В феврале 1982 года род-айлендский суд по делам наследства официально объявил меня владелицей бабушкиного дома, а через месяц штат Вермонт прислал официальное письмо, что мой брак будет расторгнут, если я подпишу прилагаемые бумаги. Ровная подпись Данте уже красовалась на всех нужных черточках.
В тот вечер мы с Робертой отправились в «Китайский рай» праздновать мою свободу, но, не допив коктейль «Страсть на острове», я вдруг помрачнела.
– Расторгнуть, – бубнила я. – Четыре года жизни как на торги – и за бесценок. Это же словно швырнуть в воду и смотреть, как они, шипя, растворяются, как алказельтцер!

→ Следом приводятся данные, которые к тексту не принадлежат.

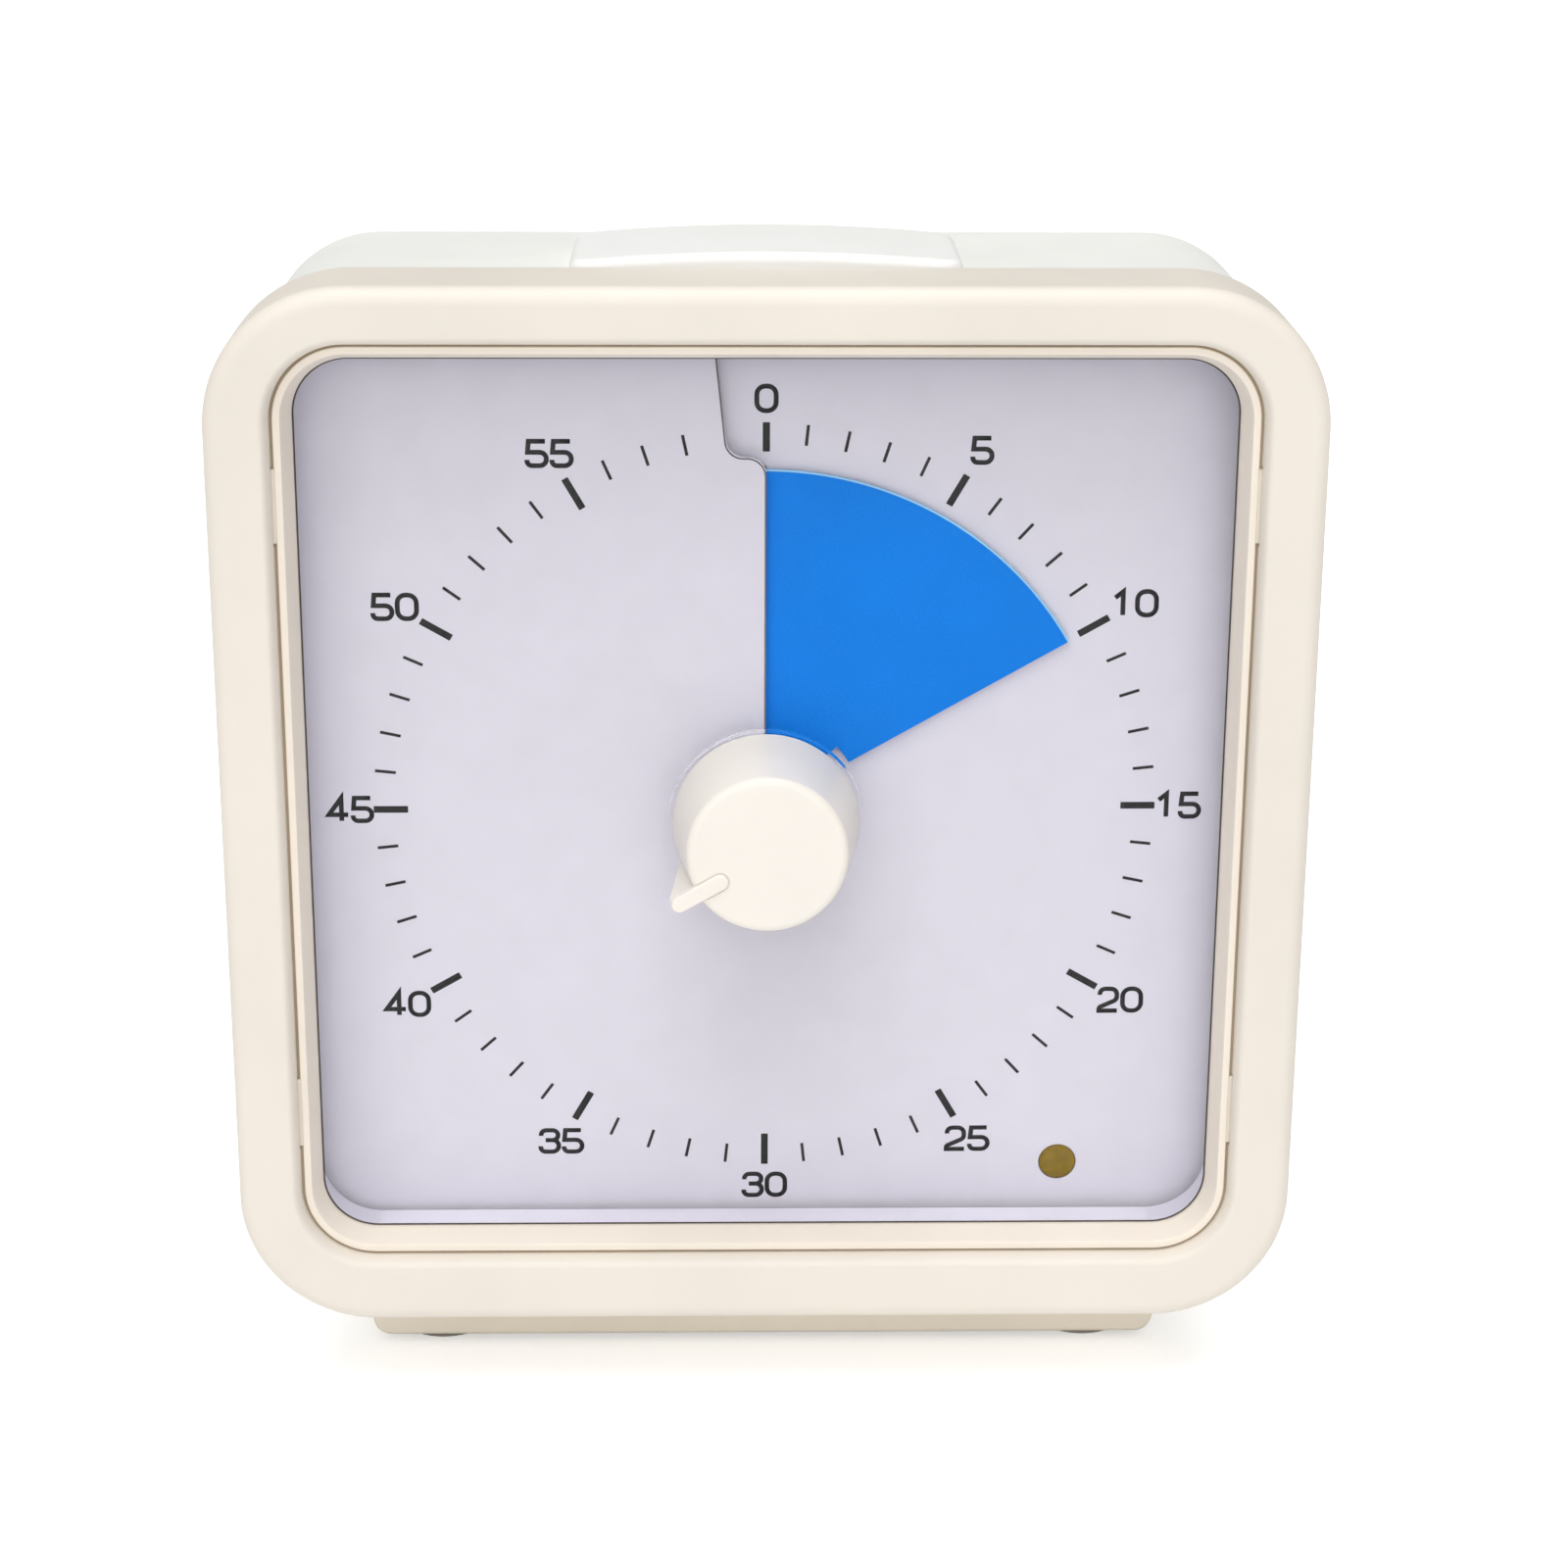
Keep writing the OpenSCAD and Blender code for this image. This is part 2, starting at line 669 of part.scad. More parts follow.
module fourth_wheel() color("khaki") place() translate([fourth_x, 0, fourth_z]) {
    wheel(pinion_teeth, module_b, move_floor + 3.05, move_floor + 4.3, 180 / pinion_teeth);
    wheel(teeth_c, module_c, move_floor + 7, move_floor + 7.6);
    bar(0.9, move_floor + 4.2, move_floor + 7.1);
    bar(arbor_r, move_floor + 2.4, move_y1 - 0.2);
}

module rotor() color("dimgray") place() translate([rotor_x, 0, rotor_z]) {
    bar(magnet_r, stator_y0 - 0.1, stator_y1 + 0.1);
    wheel(rotor_teeth, module_c, move_floor + 6.8, move_floor + 7.8, 180 / rotor_teeth);
    bar(fine_r, move_floor + 2.4, move_y1 - 0.2);
}

// A laminated frame: the rotor turns in its upper bar, and the coil is on its lower bar
module stator_plate() color("slategray") place() slab(stator_y0, stator_y1) difference() {
    translate([stator_x, (stator_top - 14) / 2]) square([15.6, stator_top + 14], center = true);
    translate([stator_x, -1.8]) square([stator_window, 14.4], center = true);
    translate([rotor_x, rotor_z]) circle(r = magnet_r + 0.5);
}

// A spool on the stator's lower bar
module coil_bobbin() color("dimgray") place() translate([stator_x, coil_y, coil_z]) difference() {
    union() {
        span(-coil_half, coil_half) square([2.4, 6.4], center = true);
        for (x = [-coil_half, coil_half - flange_l])
            span(x, x + flange_l) square([5.6, 8.4], center = true);
    }
    span(-coil_half - 1, coil_half + 1) square([1.1, 5.1], center = true);
}

module coil_winding() color("chocolate") place() translate([stator_x, coil_y, coil_z]) difference() {
    span(flange_l - coil_half, coil_half - flange_l) square([5.2, 8], center = true);
    span(-coil_half, coil_half) square([2.4, 6.4], center = true);
}

// ---------- electrics ----------

module circuit_board() color("seagreen") place() {
    difference() {
        block([board_x0, board_y, board_z0], [board_x1, board_y + board_t, board_z1]);
        at_corners(post_c) bar(post_r + 0.2, board_y - 1, board_y + board_t + 1);
    }
    block([board_x0 + 4, board_y + board_t, -8], [board_x0 + 14, board_y + board_t + 1.6, 2]);
    block([board_x0 + 5, board_y + board_t, 8], [board_x0 + 13, board_y + board_t + 2.4, 11]);
}

// Round-nosed lamp that shows through the dial
module dial_lamp() color("darkkhaki") place() translate([lamp_x, 0, -lamp_down]) {
    translate([0, lamp_r - 0.1, 0]) sphere(r = lamp_r);
    bar(lamp_r, lamp_r - 0.1, board_y);
    bar(lamp_r + 0.35, plate_back + 0.3, board_y);
}

// Bar on top of the case: it lights the dial and silences the sounder
module light_button() color("ivory") place() {
    difference() {
        intersection() {
            translate([0, (button_y0 + button_y1) / 2, button_bottom])
                linear_extrude(button_proud + wall + 3) plate_outline(button_l, button_w, 2.2);
            translate([0, button_y1 + 1, body_top + button_proud - crown_r]) rotate([90, 0, 0])
                cylinder(h = button_w + 2, r = crown_r, $fn = 1440);
        }
        block([-button_l / 2 + button_wall, button_y0 + button_wall, button_bottom - 1],
            [button_l / 2 - button_wall, button_y1 - button_wall, button_roof]);
    }
    difference() {
        block([-button_l / 2 - 1.5, plate_back + 0.4, button_bottom],
            [button_l / 2 + 1.5, button_y1 + 1.2, flange_top]);
        block([-button_l / 2 + button_wall, 0, button_bottom - 1],
            [button_l / 2 - button_wall, button_y1 - button_wall, flange_top + 1]);
    }
    translate([0, button_mid, button_bottom]) cylinder(h = button_roof - button_bottom + 0.5, r = 2);
    for (x = [-spring_x, spring_x]) translate([x, button_mid, button_bottom + 1])
        cylinder(h = button_roof - button_bottom - 0.5, r = 3.2);
}

module button_springs() color("silver") place()
    for (x = [-spring_x, spring_x]) translate([x, button_mid, bracket_top])
        coil(2.4, 0.25, button_bottom + 1 - bracket_top, 5);

module switch_bracket() color("gainsboro") place() {
    block([-24, plate_back, bracket_top - bracket_t], [24, button_y1 + 1, bracket_top]);
    for (x = [-21, 19.5])
        block([x, plate_back, bracket_top - 7], [x + 1.5, plate_back + 7, bracket_top - bracket_t + 0.1]);
    for (x = [-spring_x, spring_x]) translate([x, button_mid, bracket_top - 0.1])
        cylinder(h = 2.1, r = 1.6);
}

module switch_body() color("dimgray") place() difference() {
    block([-3.5, button_mid - 3.5, bracket_top], [3.5, button_mid + 3.5, switch_top]);
    translate([0, button_mid, bracket_top + 1.4]) cylinder(h = 6, r = plunger_r + running);
}

module switch_plunger() color("black") place() translate([0, button_mid, 0]) {
    translate([0, 0, bracket_top + 1.5 + button_travel])
        cylinder(h = plunger_top - bracket_top - 1.5 - button_travel, r = plunger_r);
}

module sounder() color("black") place() difference() {
    bar(sounder_r, inner_y - 4, inner_y, grille_x, grille_z);
    bar(sounder_r - 1.5, inner_y - 1.6, inner_y + 1, grille_x, grille_z);
}

module volume_switch() color("dimgray") place() translate([slider_x, 0, slider_z]) difference() {
    block([-7, inner_y - 5, -3.4], [7, inner_y, 3.4]);
    block([-slider_run - 1.9, inner_y - 3.8, -1.7], [slider_run + 1.9, inner_y + 1, 1.7]);
}

module volume_slider() color("black") place() translate([slider_x, 0, slider_z]) {
    block([-1.5, inner_y - 3.6, -1.5], [1.5, body_depth - 0.5, 1.5]);
    block([-0.4, inner_y, -1.5], [0.4, body_depth - 0.1, 1.5]);
}

// ---------- power ----------

// A round cell lying along X, its nub at the end given by side
module cell(side, z) {
    end = bay_half - plate_t;
    bar_x(cell_r, min(side * (end - 1), side * (end - cell_l)),
        max(side * (end - 1), side * (end - cell_l)), cell_y, z);
    bar_x(1.9, min(side * (end - 2), side * end), max(side * (end - 2), side * end), cell_y, z);
}

module lower_cell() color("goldenrod") place() cell(1, lower_z);

module upper_cell() color("goldenrod") place() cell(-1, upper_z);

module contact_plates() color("silver") place() {
    for (x = [-bay_half, bay_half - plate_t], z = [lower_z, upper_z])
        block([x, cell_y - 4.4, z - 4.4], [x + plate_t, cell_y + 4.4, z + 4.4]);
    for (side = [-1, 1])
        translate([side * (bay_half + 1.6), tag_y, lower_z]) cube([3.2 + plate_t, 0.5, 2], center = true);
}

module contact_springs() color("silver") place() {
    height = 2 * bay_half - cell_l - 2 * plate_t;
    translate([plate_t - bay_half, cell_y, lower_z]) rotate([0, 90, 0]) coil(2.9, 0.3, height, 3);
    translate([bay_half - plate_t, cell_y, upper_z]) rotate([0, -90, 0]) coil(2.9, 0.3, height, 3);
}

// Two leads from the battery contacts to the board, made of straight runs and round bends
module battery_leads() color("firebrick") place() {
    x = bay_half + 2.2;
    y0 = board_y + board_t;
    bar(lead_r, y0, tag_y - 0.25, x, lower_z);
    bar(lead_r, lead_y, tag_y - 0.25, -x, lower_z);
    bar_x(lead_r, -x, board_x0 + 1.5, lead_y, lower_z);
    bar(lead_r, y0, lead_y, board_x0 + 1.5, lower_z);
    for (bend = [-x, board_x0 + 1.5]) translate([bend, lead_y, lower_z]) sphere(r = lead_r);
}

module battery_cover() color("ivory") place() {
    translate([0, 0, (bay_z0 + bay_z1) / 2]) difference() {
        slab(body_depth - cover_t, body_depth) plate_outline(2 * (bay_half + cover_lip - 0.2),
            bay_h + 2 * (cover_lip - 0.2), 1.3);
        translate([0, body_depth + 5, bay_h / 2 - 3]) rotate([0, 90, 0])
            cylinder(h = 14, r = 5.8, center = true);
    }
    block([-4, body_depth - cover_t - 2.4, bay_z1 - 1.5], [4, body_depth - cover_t + 0.1, bay_z1 - 0.3]);
}

// ---------- choice of part ----------

front_bezel();
lens_frame();
lens();
rear_housing();
housing_screws();
foot_plinth();
plinth_screws();
foot_pads();
chassis_plate();
dial_sheet();
time_disc();
disc_hub();
spindle();
set_knob();
bush_nut();
movement_case();
movement_cover();
movement_screws();
clutch_spring();
centre_wheel();
wheel_clip();
third_wheel();
train_bridge();
fourth_wheel();
rotor();
stator_plate();
coil_bobbin();
coil_winding();
circuit_board();
dial_lamp();
light_button();
button_springs();
switch_bracket();
switch_body();
switch_plunger();
sounder();
volume_switch();
volume_slider();
upper_cell();
lower_cell();
contact_plates();
contact_springs();
battery_leads();
battery_cover();
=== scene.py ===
# Sixty-minute visual countdown timer: the finished look of every piece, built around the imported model.
# Shapes are worked out in millimetres about the dial's centre (x right, y back, z up), then set down
# in metres.

import math

import bmesh
import bpy
from mathutils import Matrix, Vector


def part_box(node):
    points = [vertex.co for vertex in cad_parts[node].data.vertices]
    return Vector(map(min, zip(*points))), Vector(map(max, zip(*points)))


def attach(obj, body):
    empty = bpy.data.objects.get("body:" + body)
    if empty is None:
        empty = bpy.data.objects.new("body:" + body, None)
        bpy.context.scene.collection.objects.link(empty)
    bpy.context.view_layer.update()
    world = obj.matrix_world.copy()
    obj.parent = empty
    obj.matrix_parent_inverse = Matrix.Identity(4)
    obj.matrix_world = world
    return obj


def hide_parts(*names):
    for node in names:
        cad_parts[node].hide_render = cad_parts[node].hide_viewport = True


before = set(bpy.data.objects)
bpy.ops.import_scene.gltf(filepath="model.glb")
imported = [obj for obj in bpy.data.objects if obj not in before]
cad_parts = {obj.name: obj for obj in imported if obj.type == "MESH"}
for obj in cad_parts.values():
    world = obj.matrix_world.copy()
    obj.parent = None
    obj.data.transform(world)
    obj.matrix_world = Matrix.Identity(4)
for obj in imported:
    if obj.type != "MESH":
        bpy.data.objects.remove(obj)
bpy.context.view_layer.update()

# ---------- places and sizes taken from the frame ----------

MM = 0.001
X, Y, Z = Vector((1, 0, 0)), Vector((0, 1, 0)), Vector((0, 0, 1))


def centre_of(node):
    low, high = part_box(node)
    return (low + high) / 2


DIAL = Vector((centre_of("spindle").x, centre_of("dial_sheet").y, centre_of("spindle").z))


def box_mm(node):
    """Lowest and highest corner of a node, in millimetres about the dial's centre."""
    low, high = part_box(node)
    return (low - DIAL) / MM, (high - DIAL) / MM


bezel_low, bezel_high = box_mm("front_bezel")
ring_low, ring_high = box_mm("lens_frame")
lens_low, lens_high = box_mm("lens")
body_high = box_mm("rear_housing")[1]
sheet_high = box_mm("dial_sheet")[1]
disc_low, disc_high = box_mm("time_disc")
knob_low, knob_high = box_mm("set_knob")
button_high = box_mm("light_button")[1]
foot_low, foot_high = box_mm("foot_plinth")
lamp_low, lamp_high = box_mm("dial_lamp")
cover_low, cover_high = box_mm("battery_cover")
springs_low, springs_high = box_mm("button_springs")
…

Роберта вынула что-то из зубов и отмахнулась от моих слов рукой.
– А я скажу – слава богу, что выбросила свой чемодан без ручки. Жизнь слишком коротка. Что ты планируешь делать с деньгами?
После оплаты счетов у меня вместе с бабушкиными накоплениями оставалось три тысячи сто долларов.
– Не знаю, – ответила я. – Думаю купить видик или телевизор с большим экраном. Зря я позволила Данте забрать мой старый черно-белый телек – мне его подарили еще до нашего знакомства.
– Будешь лохушкой, если растрясешь свои деньжата на такую фигню. Тебе нужна машина. Четыре колеса.
– Надо позвонить его родителям и передать через них, что я требую свой телевизор обратно, – сказала я. Я не знала, сколько процентов меня хочет получить телек, а сколько – снова увидеть Данте и услышать его голос. Иногда, в полудреме в постели, я привычно шарила рукой рядом с собой. Я уже гадала, уж не придумала ли я отчасти его эгоизм – я же не в первый раз лгала себе. Не говоря уже о лжи, которую я нагородила ему.